Task requirements = Extract, from the records beneath this instruction, each line that contains the word "parts".

Rows from an object dataset =
========
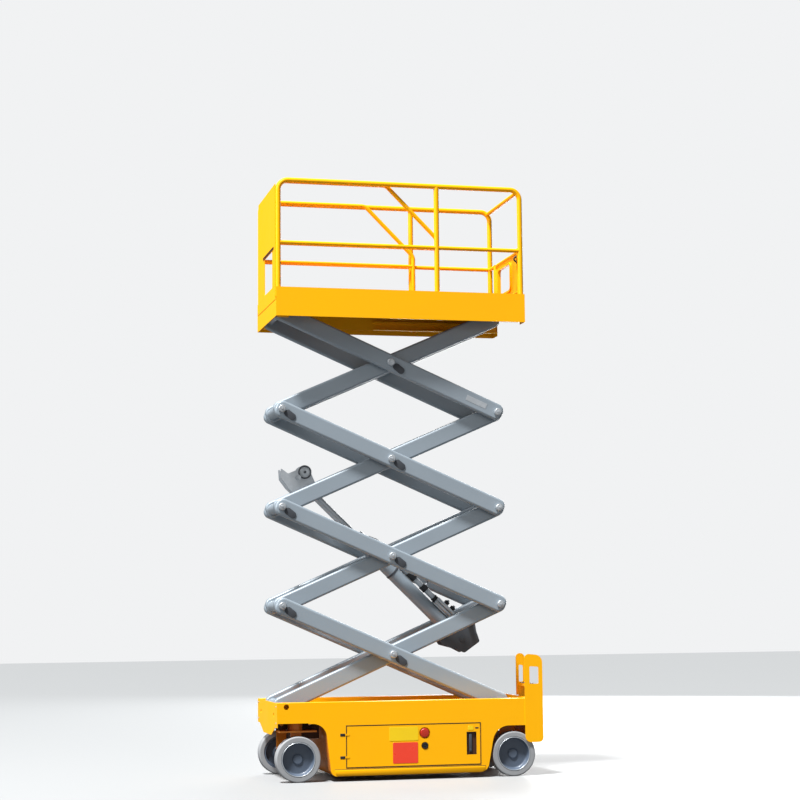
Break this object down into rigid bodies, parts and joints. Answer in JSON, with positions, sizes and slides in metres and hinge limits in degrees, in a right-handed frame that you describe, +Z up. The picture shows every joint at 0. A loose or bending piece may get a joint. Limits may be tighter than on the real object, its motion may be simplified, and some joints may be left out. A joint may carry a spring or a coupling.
{
  "type": "scissor lift",
  "caption": "Self-propelled scissor lift with a railed platform, roll-out deck extension, entry gate, steered front wheels and swing-out trays.",
  "frame": {"origin": "on the floor, below the centre of the bounding box", "axes": "+X towards the entry ladder at the rear, +Y to the far side, +Z up"},
  "size_m": [1.763, 0.769, 3.8997],
  "materials": {
    "yellow_enamel": "gloss",
    "orange_enamel": "satin",
    "grey_enamel": "satin",
    "charcoal_enamel": "satin",
    "zinc_steel": "satin",
    "chromed_rod": "polished",
    "grey_rubber": "matte",
    "slate_enamel": "satin",
    "red_plastic": "gloss",
    "black_plastic": "matte",
    "checker_deck": "satin"
  },
  "bodies": {
    "chassis": {"chassis_shell": "yellow_enamel", "chassis_skirts": "yellow_enamel", "chassis_pan": "orange_enamel", "chassis_trough": "orange_enamel", "lower_pivot_shaft": "zinc_steel", "battery_block": "black_plastic", "pump_block": "charcoal_enamel", "entry_ladder": "yellow_enamel", "front_axle": "orange_enamel", "rear_axle": "orange_enamel"},
    "scissor_a1": {"arms_a1": "grey_enamel", "cylinder_bracket": "charcoal_enamel"},
    "scissor_b1": {"arms_b1": "grey_enamel", "pins_b1": "zinc_steel"},
    "scissor_a2": {"arms_a2": "grey_enamel"},
    "scissor_b2": {"arms_b2": "grey_enamel", "pins_b2": "zinc_steel"},
    "scissor_a3": {"arms_a3": "grey_enamel", "rod_lugs": "zinc_steel"},
    "scissor_b3": {"arms_b3": "grey_enamel", "pins_b3": "zinc_steel"},
    "scissor_a4": {"arms_a4": "grey_enamel", "upper_roller_shaft": "zinc_steel"},
    "scissor_b4": {"arms_b4": "grey_enamel", "pins_b4": "zinc_steel"},
    "barrel": {"lift_barrel": "grey_enamel", "cylinder_valve": "zinc_steel"},
    "rod": {"lift_rod": "chromed_rod"},
    "platform": {"toe_boards": "yellow_enamel", "platform_ends": "yellow_enamel", "deck": "checker_deck", "guardrails": "yellow_enamel", "end_rails": "yellow_enamel"},
    "gate": {"gate": "yellow_enamel"},
    "extension": {"extension_deck": "yellow_enamel", "extension_rails": "yellow_enamel", "end_panel": "yellow_enamel"},
    "door_near": {"tray_door_near": "yellow_enamel", "stop_button": "red_plastic", "key_switch": "black_plastic"},
    "door_far": {"tray_door_far": "yellow_enamel"},
    "yoke_near": {"yoke_near": "orange_enamel"},
    "yoke_far": {"yoke_far": "orange_enamel"},
    "tie_rod": {"tie_rod": "zinc_steel"},
    "wheel_front_near": {"tyre_front_near": "grey_rubber", "wheel_disc_front_near": "slate_enamel"},
    "wheel_front_far": {"tyre_front_far": "grey_rubber", "wheel_disc_front_far": "slate_enamel"},
    "wheel_rear_near": {"tyre_rear_near": "grey_rubber", "wheel_disc_rear_near": "slate_enamel"},
    "wheel_rear_far": {"tyre_rear_far": "grey_rubber", "wheel_disc_rear_far": "slate_enamel"}
  },
  "joints": [
    {"name": "scissor_raise", "type": "hinge", "parent": "chassis", "child": "scissor_a1", "pos_m": [-0.8165, 0, 0.474], "axis": [0, -1, 0], "range_deg": [-19.1, 31.8]},
    {"name": "joint_a1_b1", "type": "hinge", "parent": "scissor_a1", "child": "scissor_b1", "pos_m": [-0.08528, 0, 0.79346], "axis": [0, -1, 0], "range_deg": [-64.1, 38.7]},
    {"name": "joint_a1_b2", "type": "hinge", "parent": "scissor_a1", "child": "scissor_b2", "pos_m": [0.64594, 0, 1.11292], "axis": [0, -1, 0], "range_deg": [-64.1, 38.7]},
    {"name": "joint_b2_a2", "type": "hinge", "parent": "scissor_b2", "child": "scissor_a2", "pos_m": [-0.08528, 0, 1.43239], "axis": [0, -1, 0], "range_deg": [-38.7, 64.1]},
    {"name": "joint_b2_a3", "type": "hinge", "parent": "scissor_b2", "child": "scissor_a3", "pos_m": [-0.8165, 0, 1.75185], "axis": [0, -1, 0], "range_deg": [-38.7, 64.1]},
    {"name": "joint_a3_b3", "type": "hinge", "parent": "scissor_a3", "child": "scissor_b3", "pos_m": [-0.08528, 0, 2.07131], "axis": [0, -1, 0], "range_deg": [-64.1, 38.7]},
    {"name": "joint_a3_b4", "type": "hinge", "parent": "scissor_a3", "child": "scissor_b4", "pos_m": [0.64594, 0, 2.39078], "axis": [0, -1, 0], "range_deg": [-64.1, 38.7]},
    {"name": "joint_b4_a4", "type": "hinge", "parent": "scissor_b4", "child": "scissor_a4", "pos_m": [-0.08528, 0, 2.71024], "axis": [0, -1, 0], "range_deg": [-38.7, 64.1]},
    {"name": "joint_b4_platform", "type": "hinge", "parent": "scissor_b4", "child": "platform", "pos_m": [-0.8165, 0, 3.0297], "axis": [0, -1, 0], "range_deg": [-19.6, 32.3]},
    {"name": "cylinder_swing", "type": "hinge", "parent": "scissor_a1", "child": "barrel", "pos_m": [0.42796, 0, 0.88019], "axis": [0, -1, 0], "range_deg": [-61.56, 37.17]},
    {"name": "cylinder_stroke", "type": "slide", "parent": "barrel", "child": "rod", "axis": [-0.7169, 0, 0.6972], "range_m": [-0.3384, 0.56]},
    {"name": "extension_slide", "type": "slide", "parent": "platform", "child": "extension", "axis": [-1, 0, 0], "range_m": [0, 0.85]},
    {"name": "gate_swing", "type": "hinge", "parent": "platform", "child": "gate", "pos_m": [0.7854, -0.3239, 3.2], "axis": [0, 0, 1], "range_deg": [0, 90]},
    {"name": "door_near_swing", "type": "hinge", "parent": "chassis", "child": "door_near", "pos_m": [-0.4325, -0.38, 0.217], "axis": [0, 0, -1], "range_deg": [0, 105]},
    {"name": "door_far_swing", "type": "hinge", "parent": "chassis", "child": "door_far", "pos_m": [-0.4325, 0.38, 0.217], "axis": [0, 0, 1], "range_deg": [0, 105]},
    {"name": "steer", "type": "hinge", "parent": "chassis", "child": "yoke_near", "pos_m": [-0.7375, -0.27, 0.34], "axis": [0, 0, 1], "range_deg": [-60, 60]},
    {"name": "steer_far", "type": "hinge", "parent": "chassis", "child": "yoke_far", "pos_m": [-0.7375, 0.27, 0.34], "axis": [0, 0, 1], "range_deg": [-60, 60]},
    {"name": "tie_rod_pivot", "type": "hinge", "parent": "yoke_near", "child": "tie_rod", "pos_m": [-0.6375, -0.27, 0.222], "axis": [0, 0, 1], "range_deg": [-60, 60]},
    {"name": "roll_front_near", "type": "hinge", "parent": "yoke_near", "child": "wheel_front_near", "pos_m": [-0.7375, -0.332, 0.144], "axis": [0, 1, 0], "continuous": true},
    {"name": "roll_front_far", "type": "hinge", "parent": "yoke_far", "child": "wheel_front_far", "pos_m": [-0.7375, 0.332, 0.144], "axis": [0, 1, 0], "continuous": true},
    {"name": "roll_rear_near", "type": "hinge", "parent": "chassis", "child": "wheel_rear_near", "pos_m": [0.6845, -0.332, 0.144], "axis": [0, 1, 0], "continuous": true},
    {"name": "roll_rear_far", "type": "hinge", "parent": "chassis", "child": "wheel_rear_far", "pos_m": [0.6845, 0.332, 0.144], "axis": [0, 1, 0], "continuous": true}
  ],
  "couplings": [
    {"joint": "joint_a1_b1", "follows": "scissor_raise", "ratio": -2},
    {"joint": "joint_a1_b2", "follows": "scissor_raise", "ratio": -2},
    {"joint": "joint_b2_a2", "follows": "scissor_raise", "ratio": 2},
    {"joint": "joint_b2_a3", "follows": "scissor_raise", "ratio": 2},
    {"joint": "joint_a3_b3", "follows": "scissor_raise", "ratio": -2},
    {"joint": "joint_a3_b4", "follows": "scissor_raise", "ratio": -2},
    {"joint": "joint_b4_a4", "follows": "scissor_raise", "ratio": 2},
    {"joint": "joint_b4_platform", "follows": "scissor_raise", "ratio": 1},
    {"joint": "cylinder_swing", "follows": "scissor_raise", "ratio": -1.92},
    {"joint": "cylinder_stroke", "follows": "scissor_raise", "m_per_rad": 1},
    {"joint": "steer_far", "follows": "steer", "ratio": 1},
    {"joint": "tie_rod_pivot", "follows": "steer", "ratio": -1}
  ]
}
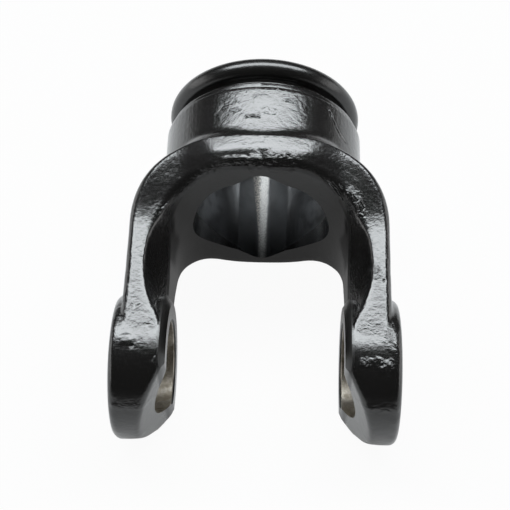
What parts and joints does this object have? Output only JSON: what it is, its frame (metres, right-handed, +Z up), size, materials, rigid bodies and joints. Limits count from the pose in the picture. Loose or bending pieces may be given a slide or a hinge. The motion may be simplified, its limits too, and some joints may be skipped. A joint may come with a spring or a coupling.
{
  "type": "forged yoke",
  "caption": "Forged steel end yoke for a universal joint: two bored ears on a U-shaped fork, running into a round hub with a lobed tube bore and a turned groove and bead.",
  "frame": {"origin": "where the axis of the two ear bores crosses the axis of the hub, midway between the ears", "axes": "+X along the ear-bore axis; +Y from the ears towards the hub end, level; +Z up, as the yoke lies at rest on its ears and the crown of its arch"},
  "size_m": [0.0816, 0.1169, 0.0677],
  "materials": {
    "forged_yoke": "glossy black paint over a rough forging, with bare machined bores"
  },
  "bodies": {
    "root": {"forged_yoke": "forged_yoke"}
  },
  "joints": []
}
========
Exercise answer =
Break this object down into rigid bodies, parts and joints. Answer in JSON, with positions, sizes and slides in metres and hinge limits in degrees, in a right-handed frame that you describe, +Z up. The picture shows every joint at 0. A loose or bending piece may get a joint. Limits may be tighter than on the real object, its motion may be simplified, and some joints may be left out. A joint may carry a spring or a coupling.
What parts and joints does this object have? Output only JSON: what it is, its frame (metres, right-handed, +Z up), size, materials, rigid bodies and joints. Limits count from the pose in the picture. Loose or bending pieces may be given a slide or a hinge. The motion may be simplified, its limits too, and some joints may be skipped. A joint may come with a spring or a coupling.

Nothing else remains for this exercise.